Economics has now decidedly changed the nature of legal scholarship, the understanding of legal rules and institutions, and even the practice of law. Economic analysis of law is extremely important as it meaningfully fills a vacant niche in the intellectual ecology of the law. In this context, an important question that India has to grapple with is whether wrongdoings preclude a law and economic analysis.
It is beyond dispute that bribery and corruption are serious public wrongs that erode public confidence in the government while jeopardizing the rule of law. Public officials engaging in such activities should be strictly dealt with to maintain people’s faith in public institutions. But this is easier said than done.
Consider an instance of bribery to manipulate an ongoing criminal investigation. There can be no two opinions about the fact that this problem needs to be dealt with firmly. Now consider a situation where an industrial firm urgently needs to expand production in response to rising demand from the markets. It needs to get different approvals from various government departments to expand the unit size. Perhaps the government also decides how much the firm can expand. In the end, monies are exchanged, approvals are granted, the unit is expanded and the public demand for the product is satisfied. Could this instance be possibly compared with the bribery situation?
What if the firm did not need expansion, but effective utilization of existing production capabilities? While production patterns are governed by market demand, the production capacities in India are utilized and run to only half of their actual ability. Persistence of sub-optimal capacity utilization in large-scale industrial plants stalls the circular flow of money and investment in an economy. It is a problem akin to surgeons not being able to operate on critical patients due to lack of equipment. The cocktail of efficiency-diminishing actions and reactions is a recipe for crony capitalism. In attempting to draw parallels in both cases, there is scope for reasoned disagreement.
Some see legislation’s role only as purveyor of justice, but a new perspective that views law as a mechanism for changing behaviour is warranted. Judicial decision-making affects the behaviour of parties and lawyers more than anyone else. But now economic analysis of law, grounded in precise theories and empirically sound methods, provides a scientific method. Human ingenuity allows us to predict the effects of legal sanctions and judicial decisions on human behaviour. More importantly, economic analysis of law brings forth a useful normative standard for evaluating law, policy and decisionmaking.
The elephant in the room that nobody is comfortable talking about is the fact that an allegation of bribery or corruption of the sort alleged in the coal block case, for example, that is litigated before the Supreme Court in writ proceedings initiated via a public interest litigation, is perhaps not the best forum for these matters to be litigated in the first place. The reason is a peculiarly legal one.
Writ proceedings were envisaged by the founding fathers of our Constitution as proceedings where laws and executive acts by the government would be questioned on the grounds of their suspect constitutionality. The manner in which rules of evidence work in such proceedings is completely different than their proceedings in a criminal court.

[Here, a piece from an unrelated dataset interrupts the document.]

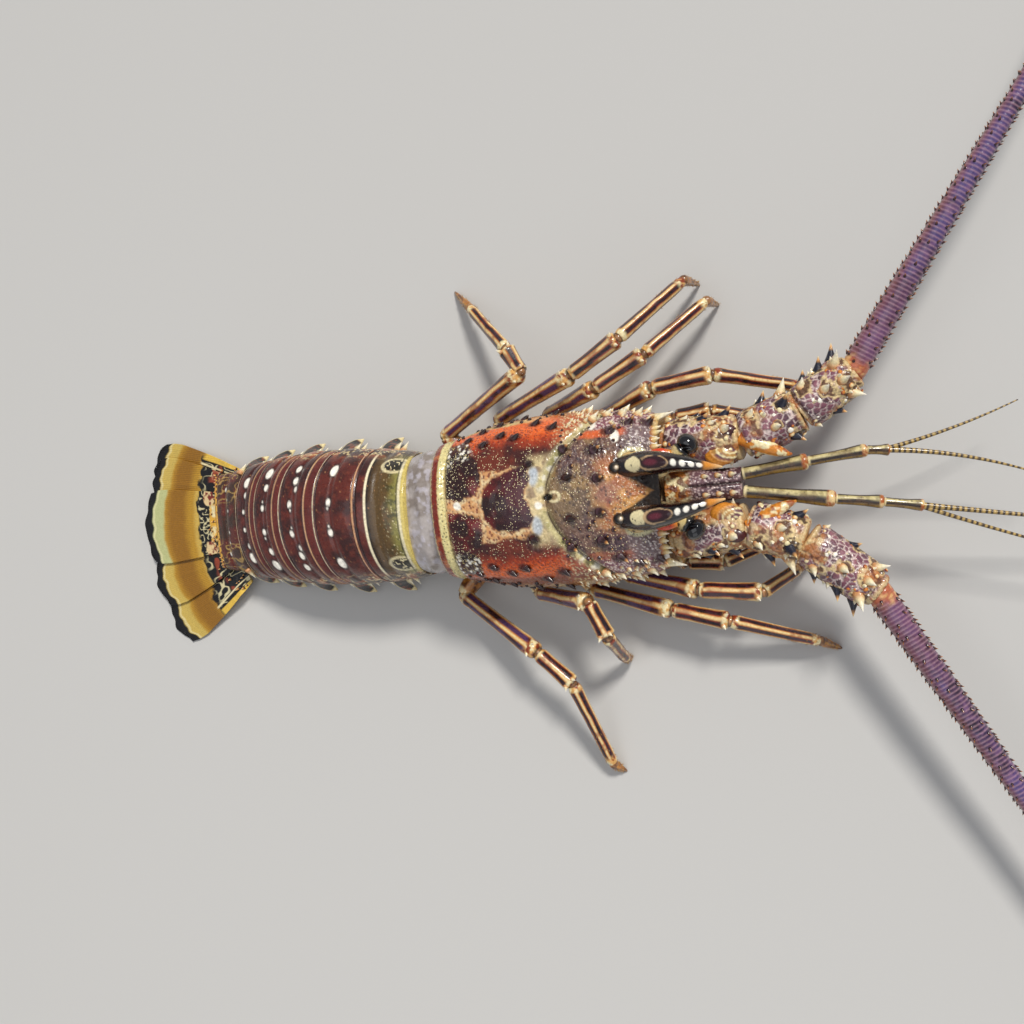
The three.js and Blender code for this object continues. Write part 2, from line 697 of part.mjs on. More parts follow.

An act of bribery or corruption on the part of government officials and ministers is first and foremost a criminal act and must be dealt with accordingly. A judicial order quashing a licence or a grant made by the government, allegedly as a result of corruption, is a consequential order. Its legal validity depends on the act of bribery or corruption having been proven to the satisfaction of a court. This satisfaction, in our republic, has to be beyond all reasonable doubt. The only place where this ought to be done is a criminal court. High courts or the Supreme Court are not the places where the factual correctness of such alleged acts should be examined.

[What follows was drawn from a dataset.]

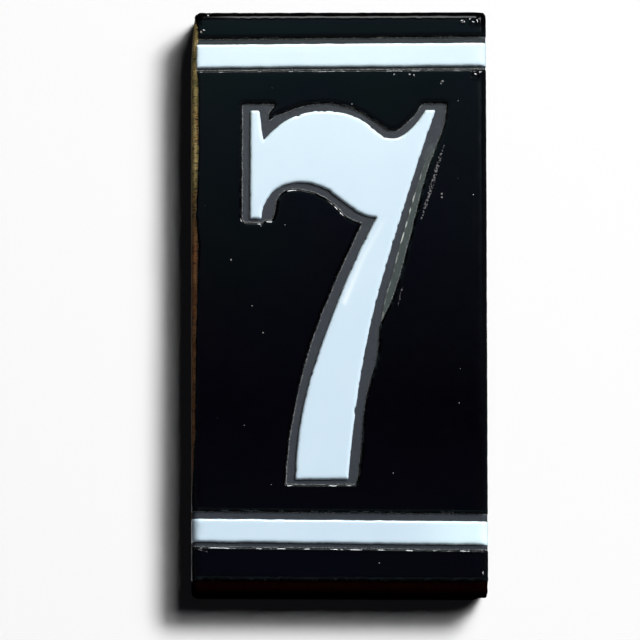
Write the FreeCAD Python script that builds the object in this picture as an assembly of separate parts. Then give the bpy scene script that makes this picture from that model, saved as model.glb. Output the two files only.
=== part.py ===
"""House number tile: a red clay slab, one piece, with a raised glazed seven and two raised bands.

The face looks towards -Y, +Z is up and +X is to the right of somebody reading the number.
The origin is the middle of the back face. All sizes are in millimetres.
"""
import math
import os

import FreeCAD
import Part

# The slab
width = 75.0
height = 150.0
thickness = 11.0
shoulder_radius = 2.2
corner_radius = 2.4
# The left side draws in by this much on its way up to the top corner
draw_in = 0.95
draw_in_length = 17.0

# The glaze stands above the clay by this much, and its edges are rounded
glaze = 0.8
lip_radius = 0.55

# Heights of the stripes across the face, each at the tile's left and right side.
# From the top edge down: black strip, dry line, white band, dry line
top_strip = (8.6, 7.05)
top_band_upper_line = (1.1, 1.45)
top_band = (5.8, 5.7)
top_band_lower_line = (1.3, 1.55)
# From the bottom edge up: bare clay, black strip, dry line, white band, dry line
bare_clay = (3.1, 3.1)
bottom_strip = (7.9, 7.3)
bottom_band_lower_line = (1.95, 2.1)
bottom_band = (5.55, 5.7)
bottom_band_upper_line = (1.5, 1.6)

# The numeral's width, how far its middle lies right of the tile's middle, and the room above and below it
numeral_width = 47.0
numeral_right = 1.05
room_above_numeral = 10.075
room_below_numeral = 9.35
outline_corner = 0.5
# The size at which its outlines are drawn
drawn_width = 47.0
drawn_height = 94.4

# Bare clay down the left side: its width at heights that run from -1 at the bottom to 1 at the top
bare_left = [(-1.0, -0.3), (-0.68, -0.2), (-0.48, 0.55), (-0.2, 0.8), (0.06, 1.2), (0.19, 1.6), (0.28, 0.9),
             (0.54, 1.65), (0.8, 1.5), (0.92, 2.1), (0.97, 0.6), (1.0, -0.3)]

# Keying pockets in the back
pocket_columns = 3
pocket_rows = 6
pocket_rib = 3.0
pocket_margin = 6.0
pocket_depth = 0.7
pocket_corner = 1.5

# The piece broken off behind the bottom right corner
chip_width = 4.6
chip_depth = 4.8
chip_height = 2.6

# The stripes in order, and the numeral's height and middle from the field that they leave for it
top_stripes = [top_strip, top_band_upper_line, top_band, top_band_lower_line]
bottom_stripes = [bare_clay, bottom_strip, bottom_band_lower_line, bottom_band, bottom_band_upper_line]
numeral_head = height / 2 - sum(map(sum, top_stripes)) / 2 - room_above_numeral
numeral_foot = sum(map(sum, bottom_stripes)) / 2 - height / 2 + room_below_numeral
numeral_height = numeral_head - numeral_foot
numeral_up = (numeral_head + numeral_foot) / 2

front = -thickness
clay_front = glaze - thickness
# Cutting shapes run this far past what they cut
past = 1.0


def spot(x, z):
    """A point of the numeral's drawing, measured from the numeral's middle."""
    return FreeCAD.Vector(numeral_right + x * numeral_width / drawn_width, 0,
                          numeral_up + z * numeral_height / drawn_height)


def lines(*points):
    places = [spot(*p) for p in points]
    return [Part.makeLine(a, b) for a, b in zip(places, places[1:])]


def bends(heading, *points):
    """Arcs from point to point, each setting off the way the last arrived. The heading is in degrees."""
    places = [spot(*p) for p in points]
    turn = math.radians(heading)
    way = spot(math.cos(turn), math.sin(turn)) - spot(0, 0)
    way.normalize()
    edges = []
    for a, b in zip(places, places[1:]):
        chord = b - a
        half = chord.Length / 2
        chord.normalize()
        ahead = way.dot(chord)
        aside = way - chord * ahead
        middle = (a + b) * 0.5 + aside * (half / (1 + ahead))
        edges.append(Part.Arc(a, middle, b).toShape())
        way = chord * ahead * 2 - way
    return edges


def seven_outline():
    """The white numeral: serif, humped head, scoop and tip, curved stem, underside arch."""
    return (
        lines((-23.4, 47.0), (-21.15, 47.0), (-20.6, 38.8))
        + bends(52, (-20.6, 38.8), (-15.4, 43.65), (-9.3, 46.55), (1.1, 45.95), (8.2, 41.5), (15.6, 40.85), (21.0, 47.5))
        + lines((21.0, 47.5), (23.45, 47.45))
        + bends(-110, (23.45, 47.45), (18.3, 32.75), (10.25, 6.1), (4.35, -19.15), (0.8, -47.2))
        + lines((0.8, -47.2), (-12.35, -47.4))
        + bends(89, (-12.35, -47.4), (-10.85, -32.65), (-7.05, -17.5), (-0.25, 1.05), (8.5, 20.05))
        + bends(179, (8.5, 20.05), (2.7, 22.0), (-2.95, 26.3), (-14.55, 28.2), (-19.2, 24.8), (-21.1, 19.2))
        + lines((-21.1, 19.2), (-23.55, 19.2), (-23.4, 47.0))
    )


def opening_outline():
    """Where the black glaze stops around the numeral, furthest off along the stem's right side."""
    return (
        lines((-25.95, 48.55), (-16.95, 48.55), (-17.95, 44.95))
        + bends(27, (-17.95, 44.95), (-10.55, 47.75), (-0.05, 48.15), (7.6, 44.6), (10.5, 42.55), (14.95, 42.75),
                (20.25, 49.15))
        + lines((20.25, 49.15), (26.1, 49.3))
        + bends(-90, (26.1, 49.3), (24.4, 40.45), (19.1, 24.1), (15.0, 7.7), (12.0, -1.65), (10.4, -5.2),
                (8.6, -11.1), (7.1, -19.4), (4.2, -35.35), (3.2, -49.55))
        + lines((3.2, -49.55), (-15.05, -49.55))
        + bends(89, (-15.05, -49.55), (-13.95, -35.7), (-10.4, -19.85), (-3.95, -1.0), (4.85, 18.15))
        + bends(171, (4.85, 18.15), (-0.85, 20.6), (-6.45, 25.05), (-13.05, 26.3), (-16.85, 23.1), (-18.25, 18.75))
        + lines((-18.25, 18.75), (-20.3, 17.4), (-25.95, 17.45), (-25.95, 48.55))
    )


def along_y(edges, start, end):
    """A prism from y = start to y = end on a closed outline that is drawn at y = 0."""
    face = Part.Face(Part.Wire(Part.__sortEdges__(edges)))
    face.translate(FreeCAD.Vector(0, start, 0))
    return face.extrude(FreeCAD.Vector(0, end - start, 0))


def runs_along_y(edge):
    ends = [v.Point for v in edge.Vertexes]
    return len(ends) == 2 and math.hypot(ends[0].x - ends[1].x, ends[0].z - ends[1].z) < 1e-6


def lies_at(edge, y):
    return abs(edge.BoundBox.YMin - y) < 1e-6 and abs(edge.BoundBox.YMax - y) < 1e-6


def turns_at(solid, edge):
    """True if the two sides that meet at an edge along Y make a corner there."""
    place = edge.Vertexes[0].Point
    ways = []
    for face in solid.ancestorsOfType(edge, Part.Face):
        u, v = face.Surface.parameter(place)
        ways.append(face.normalAt(u, v))
    return abs(ways[0].dot(ways[1])) < math.cos(math.radians(8))


def round_corners(solid, radius):
    return solid.makeFillet(radius, [e for e in solid.Edges if runs_along_y(e) and turns_at(solid, e)])


def round_front(solid, y, radius):
    return solid.makeFillet(radius, [e for e in solid.Edges if lies_at(e, y)])


def slab(front_y):
    """The tile's body up to front_y, with rounded corners and a rounded shoulder."""
    half, top = width / 2, height / 2
    low_left = FreeCAD.Vector(-half, 0, -top)
    low_right = FreeCAD.Vector(half, 0, -top)
    high_right = FreeCAD.Vector(half, 0, top)
    high_left = FreeCAD.Vector(draw_in - half, 0, top)
    bow = FreeCAD.Vector(draw_in / 4 - half, 0, top - draw_in_length / 2)
    bend = FreeCAD.Vector(-half, 0, top - draw_in_length)
    edges = [
        Part.makeLine(low_left, low_right),
        Part.makeLine(low_right, high_right),
        Part.makeLine(high_right, high_left),
        Part.Arc(high_left, bow, bend).toShape(),
        Part.makeLine(bend, low_left),
    ]
    solid = round_corners(along_y(edges, 0.0, front_y), corner_radius)
    return round_front(solid, front_y, shoulder_radius)


def down_from_top(count):
    """How high on the tile the first stripes from the top edge end, at the left and the right side."""
    return [height / 2 - sum(side) for side in zip(*top_stripes[:count])]


def up_from_bottom(count):
    return [sum(side) - height / 2 for side in zip(*bottom_stripes[:count])]


def half_space(sides, way):
    """All that lies above (way 1) or below (way -1) a line across the tile, with a rounded lip along it."""
    left, right = sides
    reach = height * 2 * way
    corners = [(0, 0), (front, 0), (front, reach), (0, reach)]
    points = [FreeCAD.Vector(-width / 2, y, left + z) for y, z in corners]
    face = Part.Face(Part.makePolygon(points + points[:1]))
    run = FreeCAD.Vector(width, 0, right - left)
    face.translate(run * -0.1)
    solid = face.extrude(run * 1.2)
    lip = [e for e in solid.Edges if lies_at(e, front) and abs(e.CenterOfMass.z) < height]
    return solid.makeFillet(lip_radius, lip)


def stripe(glazed, head, foot):
    return glazed.common(half_space(head, -1)).common(half_space(foot, 1))


def glazed_face():
    """The slab at its full thickness, less the bare clay down its left side."""
    curve = Part.BSplineCurve()
    curve.interpolate([FreeCAD.Vector(bare - width / 2, 0, z * height / 2) for z, bare in bare_left])
    low, high = curve.StartPoint, curve.EndPoint
    far = FreeCAD.Vector(width, 0, 0)
    edges = [
        curve.toShape(),
        Part.makeLine(low, low + far),
        Part.makeLine(low + far, high + far),
        Part.makeLine(high + far, high),
    ]
    return slab(front).common(along_y(edges, 0.0, front))


def main_field(glazed, head, foot):
    """The large black field, opened around the numeral with a rounded lip."""
    opening = round_corners(along_y(opening_outline(), past, front - past), outline_corner)
    field = stripe(glazed, head, foot).cut(opening)
    box = opening.BoundBox
    box.enlarge(0.01)
    mouth = [e for e in field.Edges if lies_at(e, front) and box.isInside(e.BoundBox)]
    return field.makeFillet(lip_radius, mouth)


def numeral():
    """The white seven, standing on the clay inside the opening."""
    solid = round_corners(along_y(seven_outline(), clay_front + past, front), outline_corner)
    return round_front(solid, front, lip_radius)


def glaze_fields():
    """The raised glaze, parted by the dry lines."""
    glazed = glazed_face()
    return [
        glazed.common(half_space(down_from_top(1), 1)),
        stripe(glazed, down_from_top(2), down_from_top(3)),
        main_field(glazed, down_from_top(4), up_from_bottom(5)),
        stripe(glazed, up_from_bottom(4), up_from_bottom(3)),
        stripe(glazed, up_from_bottom(2), up_from_bottom(1)),
        numeral(),
    ]


def pockets():
    """Shallow keying pockets in the back, between ribs that take the adhesive."""
    step_x = (width - 2 * pocket_margin + pocket_rib) / pocket_columns
    step_z = (height - 2 * pocket_margin + pocket_rib) / pocket_rows
    cuts = []
    for column in range(pocket_columns):
        for row in range(pocket_rows):
            x = pocket_margin - width / 2 + column * step_x
            z = pocket_margin - height / 2 + row * step_z
            start = FreeCAD.Vector(x, -pocket_depth, z)
            box = Part.makeBox(step_x - pocket_rib, pocket_depth + past, step_z - pocket_rib, start)
            cuts.append(box.makeChamfer(pocket_corner, [e for e in box.Edges if runs_along_y(e)]))
    return cuts


def chip():
    """The broken corner: a wedge that closes upwards from the bottom edge."""
    right, low = width / 2 + past, -height / 2 - past
    corners = [(right, past), (right, -chip_depth), (width / 2 - chip_width * 0.7, -chip_depth * 0.92),
               (width / 2 - chip_width, past)]
    points = [FreeCAD.Vector(x, y, low) for x, y in corners]
    face = Part.Face(Part.makePolygon(points + points[:1]))
    return face.extrude(FreeCAD.Vector(chip_width * 0.8, chip_depth * 0.8, chip_height + past))


def tile():
    body = slab(clay_front).fuse(glaze_fields())
    for cut in pockets() + [chip()]:
        body = body.cut(cut)
    return body.removeSplitter()


def main():
    os.makedirs("parts", exist_ok=True)
    shape = tile()
    solid = shape.Solids[0]
    solid.exportStep("parts/number_tile.step")
    box = solid.optimalBoundingBox(False, False)
    print("solids", len(shape.Solids), "valid", solid.isValid(), "volume", round(solid.Volume))
    print("size", round(box.XLength, 2), round(box.YLength, 2), round(box.ZLength, 2))


main()
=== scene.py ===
"""Looks of the house number tile: one closed mesh of clay, thick glazes and dry lines, on a pale wall.

The tile's front and sides are worked out as one flat sheet, measured in millimetres from the middle of the
face. The sheet is then wrapped over the tile's shoulder, down its sides and round its back edge. The glaze
fields are outlines on that sheet, and the clay between them lies deeper.
"""
import math

import bmesh
import bpy
import numpy as np
from mathutils import Matrix, Vector, kdtree, noise
from mathutils.geometry import delaunay_2d_cdt


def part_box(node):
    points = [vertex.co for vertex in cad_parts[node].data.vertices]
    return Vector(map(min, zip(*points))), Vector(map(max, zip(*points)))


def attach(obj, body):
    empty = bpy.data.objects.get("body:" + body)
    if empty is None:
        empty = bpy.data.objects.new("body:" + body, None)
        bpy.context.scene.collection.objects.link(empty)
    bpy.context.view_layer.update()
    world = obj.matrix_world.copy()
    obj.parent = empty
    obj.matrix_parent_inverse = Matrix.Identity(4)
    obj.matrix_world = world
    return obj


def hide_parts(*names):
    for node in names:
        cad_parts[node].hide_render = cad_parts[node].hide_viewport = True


MM = 0.001
NODE = "number_tile"

# The body
SHOULDER = 2.2
BACK_EDGE = 0.7
DRAW_IN = 0.95
DRAW_IN_LENGTH = 17.0
TOP_SLOPE = 0.55
FOOT_SAG = 0.38

# The chip at the bottom right behind: a point of its ridge, the ridge's way, and a way in each broken face
CHIP_CORNER = (34.28, -4.42, -76.0)
CHIP_RISE = (3.68, 3.84, 3.6)
CHIP_FRONT = (4.22, -0.38, 0.0)
CHIP_SIDE = (-1.38, 5.42, 0.0)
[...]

The appropriate course of action in matters like these should be to first direct a criminal inquiry, followed by a criminal trial, to be conducted expeditiously (perhaps on a day-to-day basis). Following this, the decision on cancellation of licences or grants should be based on the decision of the criminal court.
The problem with this idea, however, is the slow speed with which our trial courts work. This is not the right place to talk about the problem of judicial delays but it is not unrelated with the problems our society faces. Because the court trial of a case in our country takes a long time, the writ courts, influenced by heavy suspicion of malfeasance in these matters, end up equating this suspicion with arbitrariness and consequently strike down the award of licences and grants by the government. The result is massive efficiency loss, or in an economic sense, creation of substantial deadweight loss.
If it is proved in a criminal court, beyond reasonable doubt, that an award of licences by the government is fraudulent, then, along with punishing erring parties, such licences and grants should be cancelled. Further, all consequent benefits accrued to such parties should be appropriated by the government.
It is not the wisest course of action for a court of law, suspecting corruption, to declare award of licences and grants by the government as unconstitutional for being arbitrary. More so when the court, constrained by its own rules of procedure, is not capable of reaching a positive factual conclusion of bribery and corruption in the first place.
Khagesh Gautam and Ashish Bharadwaj are, respectively, an associate professor of law and an associate professor of law and economics at the Jindal Global Law School.